[EXERCISE GOAL] Print each line exactly as it is given.

########################################

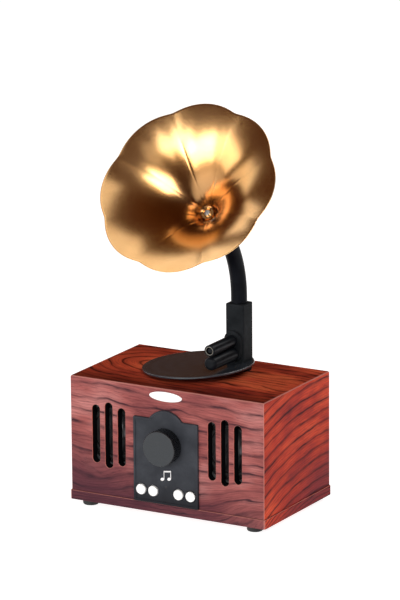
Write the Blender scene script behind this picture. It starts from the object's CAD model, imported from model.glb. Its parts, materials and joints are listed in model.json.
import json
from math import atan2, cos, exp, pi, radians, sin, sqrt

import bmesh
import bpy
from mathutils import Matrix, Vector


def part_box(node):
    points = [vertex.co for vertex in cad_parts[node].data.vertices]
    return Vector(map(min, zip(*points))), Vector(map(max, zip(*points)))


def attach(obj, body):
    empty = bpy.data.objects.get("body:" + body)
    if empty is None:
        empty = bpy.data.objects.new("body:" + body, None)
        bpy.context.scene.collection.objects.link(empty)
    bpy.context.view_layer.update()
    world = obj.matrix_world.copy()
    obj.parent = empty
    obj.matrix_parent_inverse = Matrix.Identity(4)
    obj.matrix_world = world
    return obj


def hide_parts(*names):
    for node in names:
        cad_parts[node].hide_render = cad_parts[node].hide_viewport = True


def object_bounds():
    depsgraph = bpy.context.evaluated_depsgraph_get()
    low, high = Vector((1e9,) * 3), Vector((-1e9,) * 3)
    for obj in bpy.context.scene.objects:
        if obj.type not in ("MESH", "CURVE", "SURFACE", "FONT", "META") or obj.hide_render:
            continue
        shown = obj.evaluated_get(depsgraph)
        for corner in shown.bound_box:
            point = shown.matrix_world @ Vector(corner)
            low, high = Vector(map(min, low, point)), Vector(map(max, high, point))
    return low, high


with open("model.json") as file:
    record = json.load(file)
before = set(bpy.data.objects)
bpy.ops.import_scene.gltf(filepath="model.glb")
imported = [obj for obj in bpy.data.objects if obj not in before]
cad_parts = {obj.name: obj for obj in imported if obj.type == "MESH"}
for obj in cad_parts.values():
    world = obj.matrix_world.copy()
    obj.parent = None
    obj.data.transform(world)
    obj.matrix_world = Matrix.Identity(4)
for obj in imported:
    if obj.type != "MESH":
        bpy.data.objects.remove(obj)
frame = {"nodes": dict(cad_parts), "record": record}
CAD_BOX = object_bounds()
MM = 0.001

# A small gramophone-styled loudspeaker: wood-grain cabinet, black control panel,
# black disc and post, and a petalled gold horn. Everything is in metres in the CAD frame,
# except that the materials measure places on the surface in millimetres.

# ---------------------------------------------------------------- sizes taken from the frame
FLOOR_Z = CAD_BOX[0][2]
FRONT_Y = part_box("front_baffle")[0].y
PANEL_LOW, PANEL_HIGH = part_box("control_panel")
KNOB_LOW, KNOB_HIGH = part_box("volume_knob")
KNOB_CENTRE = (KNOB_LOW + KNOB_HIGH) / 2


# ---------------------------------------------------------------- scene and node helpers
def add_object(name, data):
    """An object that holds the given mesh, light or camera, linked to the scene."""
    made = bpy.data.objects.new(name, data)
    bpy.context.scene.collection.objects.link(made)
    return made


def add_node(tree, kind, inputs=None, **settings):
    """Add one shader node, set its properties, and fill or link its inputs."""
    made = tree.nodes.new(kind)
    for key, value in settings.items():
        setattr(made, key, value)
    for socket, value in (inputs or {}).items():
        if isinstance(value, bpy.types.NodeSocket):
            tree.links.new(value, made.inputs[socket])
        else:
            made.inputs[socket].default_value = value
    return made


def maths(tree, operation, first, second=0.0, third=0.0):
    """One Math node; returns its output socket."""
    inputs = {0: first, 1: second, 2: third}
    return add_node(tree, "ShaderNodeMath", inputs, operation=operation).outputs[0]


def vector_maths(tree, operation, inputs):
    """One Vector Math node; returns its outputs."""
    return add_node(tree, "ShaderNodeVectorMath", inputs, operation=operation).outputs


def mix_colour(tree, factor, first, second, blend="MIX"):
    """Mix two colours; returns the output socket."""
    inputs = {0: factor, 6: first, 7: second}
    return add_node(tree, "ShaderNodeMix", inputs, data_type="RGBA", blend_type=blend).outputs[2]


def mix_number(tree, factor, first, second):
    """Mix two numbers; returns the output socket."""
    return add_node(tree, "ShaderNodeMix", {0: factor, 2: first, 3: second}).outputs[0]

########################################

[RESULT BELOW]
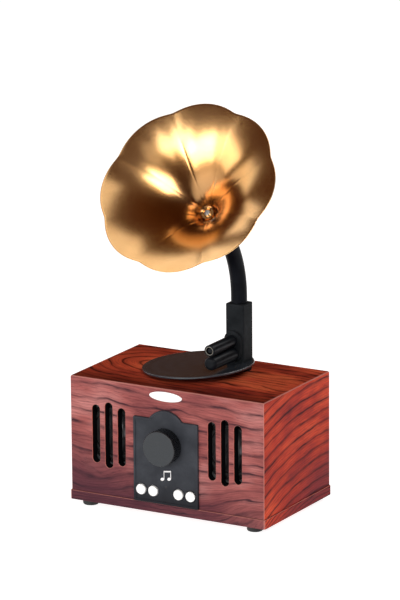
Write the Blender scene script behind this picture. It starts from the object's CAD model, imported from model.glb. Its parts, materials and joints are listed in model.json.
import json
from math import atan2, cos, exp, pi, radians, sin, sqrt

import bmesh
import bpy
from mathutils import Matrix, Vector


def part_box(node):
    points = [vertex.co for vertex in cad_parts[node].data.vertices]
    return Vector(map(min, zip(*points))), Vector(map(max, zip(*points)))


def attach(obj, body):
    empty = bpy.data.objects.get("body:" + body)
    if empty is None:
        empty = bpy.data.objects.new("body:" + body, None)
        bpy.context.scene.collection.objects.link(empty)
    bpy.context.view_layer.update()
    world = obj.matrix_world.copy()
    obj.parent = empty
    obj.matrix_parent_inverse = Matrix.Identity(4)
    obj.matrix_world = world
    return obj


def hide_parts(*names):
    for node in names:
        cad_parts[node].hide_render = cad_parts[node].hide_viewport = True


def object_bounds():
    depsgraph = bpy.context.evaluated_depsgraph_get()
    low, high = Vector((1e9,) * 3), Vector((-1e9,) * 3)
    for obj in bpy.context.scene.objects:
        if obj.type not in ("MESH", "CURVE", "SURFACE", "FONT", "META") or obj.hide_render:
            continue
        shown = obj.evaluated_get(depsgraph)
        for corner in shown.bound_box:
            point = shown.matrix_world @ Vector(corner)
            low, high = Vector(map(min, low, point)), Vector(map(max, high, point))
    return low, high


with open("model.json") as file:
    record = json.load(file)
before = set(bpy.data.objects)
bpy.ops.import_scene.gltf(filepath="model.glb")
imported = [obj for obj in bpy.data.objects if obj not in before]
cad_parts = {obj.name: obj for obj in imported if obj.type == "MESH"}
for obj in cad_parts.values():
    world = obj.matrix_world.copy()
    obj.parent = None
    obj.data.transform(world)
    obj.matrix_world = Matrix.Identity(4)
for obj in imported:
    if obj.type != "MESH":
        bpy.data.objects.remove(obj)
frame = {"nodes": dict(cad_parts), "record": record}
CAD_BOX = object_bounds()
MM = 0.001

# A small gramophone-styled loudspeaker: wood-grain cabinet, black control panel,
# black disc and post, and a petalled gold horn. Everything is in metres in the CAD frame,
# except that the materials measure places on the surface in millimetres.

# ---------------------------------------------------------------- sizes taken from the frame
FLOOR_Z = CAD_BOX[0][2]
FRONT_Y = part_box("front_baffle")[0].y
PANEL_LOW, PANEL_HIGH = part_box("control_panel")
KNOB_LOW, KNOB_HIGH = part_box("volume_knob")
KNOB_CENTRE = (KNOB_LOW + KNOB_HIGH) / 2


# ---------------------------------------------------------------- scene and node helpers
def add_object(name, data):
    """An object that holds the given mesh, light or camera, linked to the scene."""
    made = bpy.data.objects.new(name, data)
    bpy.context.scene.collection.objects.link(made)
    return made


def add_node(tree, kind, inputs=None, **settings):
    """Add one shader node, set its properties, and fill or link its inputs."""
    made = tree.nodes.new(kind)
    for key, value in settings.items():
        setattr(made, key, value)
    for socket, value in (inputs or {}).items():
        if isinstance(value, bpy.types.NodeSocket):
            tree.links.new(value, made.inputs[socket])
        else:
            made.inputs[socket].default_value = value
    return made


def maths(tree, operation, first, second=0.0, third=0.0):
    """One Math node; returns its output socket."""
    inputs = {0: first, 1: second, 2: third}
    return add_node(tree, "ShaderNodeMath", inputs, operation=operation).outputs[0]


def vector_maths(tree, operation, inputs):
    """One Vector Math node; returns its outputs."""
    return add_node(tree, "ShaderNodeVectorMath", inputs, operation=operation).outputs


def mix_colour(tree, factor, first, second, blend="MIX"):
    """Mix two colours; returns the output socket."""
    inputs = {0: factor, 6: first, 7: second}
    return add_node(tree, "ShaderNodeMix", inputs, data_type="RGBA", blend_type=blend).outputs[2]


def mix_number(tree, factor, first, second):
    """Mix two numbers; returns the output socket."""
    return add_node(tree, "ShaderNodeMix", {0: factor, 2: first, 3: second}).outputs[0]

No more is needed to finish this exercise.